As of December 31, 2017, the Company changed its method of presenting its financial statements from an unclassified balance sheet in accordance with Article 7, Insurance Companies, and Regulation S-X to a classified balance sheet. The Company believes a classified balance sheet is preferable as a result of the completion of the FGL Merger and Front Street Sale. Certain prior amounts have been reclassified or combined to conform to the current year presentation. These reclassifications and combinations had no effect on previously reported net income attributable to controlling interest or accumulated deficit. These interim financial statements should be read in conjunction with the Company’s annual consolidated financial statements and notes thereto included in the Company’s Annual Report on Form 10-K for the fiscal year ended September 30, 2017, filed with the SEC on November 20, 2017 (the “Form 10-K”). The results of operations for the three months ended December 31, 2017 are not necessarily indicative of the results for any subsequent periods or the entire fiscal year ending September 30, 2018.

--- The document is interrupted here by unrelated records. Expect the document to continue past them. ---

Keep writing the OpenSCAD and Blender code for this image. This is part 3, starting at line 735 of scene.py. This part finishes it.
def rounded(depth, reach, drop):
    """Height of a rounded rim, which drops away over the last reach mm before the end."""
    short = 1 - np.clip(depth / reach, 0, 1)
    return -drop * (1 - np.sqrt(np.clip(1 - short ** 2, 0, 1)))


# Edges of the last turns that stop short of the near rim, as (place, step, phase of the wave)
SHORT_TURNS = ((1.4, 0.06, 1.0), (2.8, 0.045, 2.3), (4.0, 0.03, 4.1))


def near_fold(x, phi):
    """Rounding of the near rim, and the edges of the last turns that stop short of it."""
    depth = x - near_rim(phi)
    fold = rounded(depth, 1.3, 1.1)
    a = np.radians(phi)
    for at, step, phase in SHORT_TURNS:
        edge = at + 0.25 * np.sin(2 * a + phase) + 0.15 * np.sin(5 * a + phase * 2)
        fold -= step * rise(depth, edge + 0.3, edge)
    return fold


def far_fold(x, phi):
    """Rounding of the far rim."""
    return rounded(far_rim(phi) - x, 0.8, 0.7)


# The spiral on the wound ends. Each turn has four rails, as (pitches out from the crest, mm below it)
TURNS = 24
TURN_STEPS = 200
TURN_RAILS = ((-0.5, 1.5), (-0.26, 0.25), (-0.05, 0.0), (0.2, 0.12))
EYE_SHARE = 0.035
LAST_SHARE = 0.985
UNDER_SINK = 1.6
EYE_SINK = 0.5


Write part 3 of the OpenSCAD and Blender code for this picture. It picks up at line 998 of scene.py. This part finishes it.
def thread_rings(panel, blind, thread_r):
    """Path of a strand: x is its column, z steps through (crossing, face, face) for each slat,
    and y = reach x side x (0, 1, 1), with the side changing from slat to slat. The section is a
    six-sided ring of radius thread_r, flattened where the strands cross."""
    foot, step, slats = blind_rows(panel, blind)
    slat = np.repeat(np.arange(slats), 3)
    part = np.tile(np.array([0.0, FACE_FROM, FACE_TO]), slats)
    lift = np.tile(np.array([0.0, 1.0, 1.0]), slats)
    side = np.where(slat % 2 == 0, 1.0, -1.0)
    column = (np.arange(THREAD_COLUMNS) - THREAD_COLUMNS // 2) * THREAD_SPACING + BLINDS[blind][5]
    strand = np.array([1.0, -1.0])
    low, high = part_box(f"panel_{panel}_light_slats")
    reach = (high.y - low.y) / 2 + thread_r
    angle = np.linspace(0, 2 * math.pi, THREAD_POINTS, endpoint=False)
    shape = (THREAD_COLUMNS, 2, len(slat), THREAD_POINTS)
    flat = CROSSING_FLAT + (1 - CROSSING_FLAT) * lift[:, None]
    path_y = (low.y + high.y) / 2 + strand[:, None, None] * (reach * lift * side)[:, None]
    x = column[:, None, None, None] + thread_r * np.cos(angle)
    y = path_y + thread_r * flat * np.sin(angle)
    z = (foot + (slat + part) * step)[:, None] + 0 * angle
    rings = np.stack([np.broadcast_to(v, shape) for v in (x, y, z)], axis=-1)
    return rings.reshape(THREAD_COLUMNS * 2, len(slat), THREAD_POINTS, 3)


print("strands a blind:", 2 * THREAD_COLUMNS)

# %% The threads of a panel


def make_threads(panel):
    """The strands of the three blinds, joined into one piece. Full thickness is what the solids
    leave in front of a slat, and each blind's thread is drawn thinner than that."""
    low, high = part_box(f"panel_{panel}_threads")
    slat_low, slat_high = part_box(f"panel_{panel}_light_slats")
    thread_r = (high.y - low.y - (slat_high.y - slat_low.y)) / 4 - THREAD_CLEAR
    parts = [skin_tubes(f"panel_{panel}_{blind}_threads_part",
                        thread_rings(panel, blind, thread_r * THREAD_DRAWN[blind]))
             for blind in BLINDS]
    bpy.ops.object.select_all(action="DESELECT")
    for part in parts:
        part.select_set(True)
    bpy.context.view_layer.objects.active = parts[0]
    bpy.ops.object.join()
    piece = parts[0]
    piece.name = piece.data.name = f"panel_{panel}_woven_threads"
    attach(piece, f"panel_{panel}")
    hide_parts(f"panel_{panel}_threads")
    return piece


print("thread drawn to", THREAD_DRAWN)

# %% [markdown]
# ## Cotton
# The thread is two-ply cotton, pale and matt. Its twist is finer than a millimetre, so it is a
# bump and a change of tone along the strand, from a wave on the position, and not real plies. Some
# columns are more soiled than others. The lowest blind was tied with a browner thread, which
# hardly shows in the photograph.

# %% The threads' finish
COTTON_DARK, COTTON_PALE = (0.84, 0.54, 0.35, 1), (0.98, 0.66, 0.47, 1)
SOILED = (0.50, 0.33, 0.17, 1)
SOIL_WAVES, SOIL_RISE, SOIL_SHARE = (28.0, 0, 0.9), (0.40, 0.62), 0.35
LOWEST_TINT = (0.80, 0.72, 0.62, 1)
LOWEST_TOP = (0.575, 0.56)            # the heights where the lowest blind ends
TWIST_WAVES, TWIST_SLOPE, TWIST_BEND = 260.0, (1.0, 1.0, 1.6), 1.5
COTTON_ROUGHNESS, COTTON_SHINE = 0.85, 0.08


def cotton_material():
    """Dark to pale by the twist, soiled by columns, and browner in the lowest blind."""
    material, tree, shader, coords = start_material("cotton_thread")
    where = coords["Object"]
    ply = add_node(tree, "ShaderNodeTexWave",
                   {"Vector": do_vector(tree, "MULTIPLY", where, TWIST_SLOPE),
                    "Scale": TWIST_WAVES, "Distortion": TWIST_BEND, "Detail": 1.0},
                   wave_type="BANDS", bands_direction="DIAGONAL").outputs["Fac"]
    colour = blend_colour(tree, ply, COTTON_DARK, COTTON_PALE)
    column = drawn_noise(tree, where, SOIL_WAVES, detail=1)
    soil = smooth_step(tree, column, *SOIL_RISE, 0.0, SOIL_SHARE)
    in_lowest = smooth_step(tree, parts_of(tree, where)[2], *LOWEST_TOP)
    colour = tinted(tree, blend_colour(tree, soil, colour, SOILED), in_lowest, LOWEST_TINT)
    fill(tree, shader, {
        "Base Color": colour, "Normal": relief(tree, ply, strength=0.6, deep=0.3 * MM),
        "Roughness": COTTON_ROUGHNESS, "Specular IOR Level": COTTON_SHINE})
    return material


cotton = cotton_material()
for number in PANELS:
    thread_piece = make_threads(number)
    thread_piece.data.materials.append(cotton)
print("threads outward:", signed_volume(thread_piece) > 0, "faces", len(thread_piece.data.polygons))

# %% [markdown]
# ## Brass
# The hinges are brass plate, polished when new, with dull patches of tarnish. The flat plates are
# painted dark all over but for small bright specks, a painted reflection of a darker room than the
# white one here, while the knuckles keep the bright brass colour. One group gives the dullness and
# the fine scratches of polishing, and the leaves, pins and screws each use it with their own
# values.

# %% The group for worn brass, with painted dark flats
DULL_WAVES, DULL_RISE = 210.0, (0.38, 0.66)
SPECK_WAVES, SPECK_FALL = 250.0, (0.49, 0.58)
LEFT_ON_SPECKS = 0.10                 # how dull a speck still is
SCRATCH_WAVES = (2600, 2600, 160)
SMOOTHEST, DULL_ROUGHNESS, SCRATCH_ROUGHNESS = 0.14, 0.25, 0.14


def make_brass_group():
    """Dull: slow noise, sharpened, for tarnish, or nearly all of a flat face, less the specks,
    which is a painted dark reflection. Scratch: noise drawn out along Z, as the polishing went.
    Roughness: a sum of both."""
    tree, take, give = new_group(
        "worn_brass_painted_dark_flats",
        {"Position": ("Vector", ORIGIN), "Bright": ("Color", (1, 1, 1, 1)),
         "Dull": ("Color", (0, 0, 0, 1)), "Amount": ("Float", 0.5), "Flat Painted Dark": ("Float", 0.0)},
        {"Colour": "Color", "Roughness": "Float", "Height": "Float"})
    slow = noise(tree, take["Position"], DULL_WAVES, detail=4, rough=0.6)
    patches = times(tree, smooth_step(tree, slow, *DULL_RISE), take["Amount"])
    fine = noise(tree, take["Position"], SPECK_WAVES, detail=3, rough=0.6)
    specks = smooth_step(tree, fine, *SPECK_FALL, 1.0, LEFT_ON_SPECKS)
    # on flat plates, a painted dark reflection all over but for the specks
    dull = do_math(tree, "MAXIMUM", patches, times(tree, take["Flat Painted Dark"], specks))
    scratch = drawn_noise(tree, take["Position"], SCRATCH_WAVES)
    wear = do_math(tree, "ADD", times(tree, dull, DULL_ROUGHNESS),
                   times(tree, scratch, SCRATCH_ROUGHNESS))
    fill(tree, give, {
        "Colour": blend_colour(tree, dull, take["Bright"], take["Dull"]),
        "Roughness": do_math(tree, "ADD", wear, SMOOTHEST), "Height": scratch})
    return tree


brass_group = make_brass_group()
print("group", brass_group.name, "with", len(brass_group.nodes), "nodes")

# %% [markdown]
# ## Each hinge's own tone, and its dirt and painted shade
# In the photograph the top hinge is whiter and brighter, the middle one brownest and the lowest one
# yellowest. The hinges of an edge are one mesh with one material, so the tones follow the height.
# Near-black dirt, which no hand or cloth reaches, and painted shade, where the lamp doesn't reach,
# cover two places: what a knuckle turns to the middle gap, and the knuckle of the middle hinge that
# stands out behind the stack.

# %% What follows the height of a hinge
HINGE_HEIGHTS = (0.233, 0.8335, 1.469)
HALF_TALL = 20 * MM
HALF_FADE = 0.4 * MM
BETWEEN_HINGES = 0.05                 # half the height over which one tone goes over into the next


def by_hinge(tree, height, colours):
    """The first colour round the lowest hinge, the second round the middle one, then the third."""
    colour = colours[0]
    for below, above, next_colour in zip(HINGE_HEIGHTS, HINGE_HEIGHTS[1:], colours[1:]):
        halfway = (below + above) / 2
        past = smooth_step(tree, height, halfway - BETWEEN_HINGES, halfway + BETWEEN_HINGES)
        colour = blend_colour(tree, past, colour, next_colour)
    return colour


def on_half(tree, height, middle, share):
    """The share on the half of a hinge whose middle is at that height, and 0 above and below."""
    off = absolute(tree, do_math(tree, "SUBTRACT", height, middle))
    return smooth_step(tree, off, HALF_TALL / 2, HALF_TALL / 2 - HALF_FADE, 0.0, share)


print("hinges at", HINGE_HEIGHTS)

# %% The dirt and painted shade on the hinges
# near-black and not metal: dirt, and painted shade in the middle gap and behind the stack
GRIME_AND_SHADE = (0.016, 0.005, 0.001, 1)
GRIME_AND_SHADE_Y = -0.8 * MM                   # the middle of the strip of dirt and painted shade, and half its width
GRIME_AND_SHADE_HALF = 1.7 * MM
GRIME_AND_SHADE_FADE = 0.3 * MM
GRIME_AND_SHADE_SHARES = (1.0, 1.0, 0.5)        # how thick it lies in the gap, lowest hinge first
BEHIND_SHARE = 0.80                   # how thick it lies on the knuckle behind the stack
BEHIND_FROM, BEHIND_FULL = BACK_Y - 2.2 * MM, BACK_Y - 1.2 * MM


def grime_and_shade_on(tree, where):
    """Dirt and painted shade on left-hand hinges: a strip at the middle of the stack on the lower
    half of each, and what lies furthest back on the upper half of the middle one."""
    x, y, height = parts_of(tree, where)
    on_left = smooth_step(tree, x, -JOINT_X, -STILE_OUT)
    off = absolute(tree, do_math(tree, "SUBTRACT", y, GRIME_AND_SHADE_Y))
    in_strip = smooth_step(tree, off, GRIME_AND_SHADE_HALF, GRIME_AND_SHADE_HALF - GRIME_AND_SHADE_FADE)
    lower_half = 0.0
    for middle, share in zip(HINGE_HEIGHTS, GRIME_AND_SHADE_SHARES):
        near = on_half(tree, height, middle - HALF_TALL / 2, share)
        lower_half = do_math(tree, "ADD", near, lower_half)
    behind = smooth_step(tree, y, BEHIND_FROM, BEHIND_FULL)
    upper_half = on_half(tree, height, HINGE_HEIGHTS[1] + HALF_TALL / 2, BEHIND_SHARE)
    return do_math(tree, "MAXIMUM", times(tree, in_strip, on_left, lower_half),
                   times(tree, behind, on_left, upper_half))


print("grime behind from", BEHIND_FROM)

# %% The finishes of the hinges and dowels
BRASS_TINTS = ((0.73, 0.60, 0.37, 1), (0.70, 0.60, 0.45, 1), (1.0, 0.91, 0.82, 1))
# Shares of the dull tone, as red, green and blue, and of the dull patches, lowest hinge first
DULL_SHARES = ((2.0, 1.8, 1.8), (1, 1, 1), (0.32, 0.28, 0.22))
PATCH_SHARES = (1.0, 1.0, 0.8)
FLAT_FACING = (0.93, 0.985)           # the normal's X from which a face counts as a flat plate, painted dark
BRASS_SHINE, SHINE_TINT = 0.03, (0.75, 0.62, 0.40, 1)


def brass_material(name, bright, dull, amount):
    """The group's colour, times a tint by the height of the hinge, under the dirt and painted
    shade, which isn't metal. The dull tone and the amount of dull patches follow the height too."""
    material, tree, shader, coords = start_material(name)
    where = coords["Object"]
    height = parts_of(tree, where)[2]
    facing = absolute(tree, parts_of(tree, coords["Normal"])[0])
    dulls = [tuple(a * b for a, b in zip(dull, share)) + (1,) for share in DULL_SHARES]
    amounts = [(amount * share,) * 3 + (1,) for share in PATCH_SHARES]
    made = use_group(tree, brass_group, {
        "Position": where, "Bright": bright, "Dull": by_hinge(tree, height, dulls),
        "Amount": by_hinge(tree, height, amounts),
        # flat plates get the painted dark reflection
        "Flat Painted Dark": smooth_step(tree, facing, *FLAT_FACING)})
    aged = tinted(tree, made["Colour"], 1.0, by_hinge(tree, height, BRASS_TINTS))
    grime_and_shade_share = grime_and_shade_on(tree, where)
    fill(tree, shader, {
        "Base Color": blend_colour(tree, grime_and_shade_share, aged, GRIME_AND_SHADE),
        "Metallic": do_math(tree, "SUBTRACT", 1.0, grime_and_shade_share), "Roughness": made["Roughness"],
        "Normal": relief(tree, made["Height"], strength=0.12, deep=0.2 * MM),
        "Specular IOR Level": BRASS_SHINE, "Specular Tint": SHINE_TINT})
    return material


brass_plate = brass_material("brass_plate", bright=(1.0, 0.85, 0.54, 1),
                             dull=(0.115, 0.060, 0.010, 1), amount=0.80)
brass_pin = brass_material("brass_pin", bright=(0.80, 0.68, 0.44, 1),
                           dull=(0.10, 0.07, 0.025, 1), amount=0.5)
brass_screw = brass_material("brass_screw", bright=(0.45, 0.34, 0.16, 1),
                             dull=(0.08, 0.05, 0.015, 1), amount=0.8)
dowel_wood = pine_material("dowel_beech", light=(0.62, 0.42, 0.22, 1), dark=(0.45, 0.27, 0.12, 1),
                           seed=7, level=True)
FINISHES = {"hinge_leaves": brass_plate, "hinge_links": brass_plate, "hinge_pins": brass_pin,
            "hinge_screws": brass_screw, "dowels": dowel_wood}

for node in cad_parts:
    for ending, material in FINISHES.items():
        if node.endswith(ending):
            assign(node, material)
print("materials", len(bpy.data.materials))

The Company’s fiscal year ends on September 30 and the quarters end on the last calendar day of the months of December, March and June. Spectrum Brands’ fiscal year ends September 30 and its interim fiscal quarters end every thirteenth Sunday, except for its first fiscal quarter which may end on the fourteenth Sunday following September 30. The Company does not adjust for the difference in fiscal periods between Spectrum Brands and itself, as such difference would be less than 93 days, pursuant to Regulation S-X Rule 3A-02.
At December 31, 2017, the non-controlling interest component of total equity primarily represents the 40.7% share of Spectrum Brands not owned by HRG.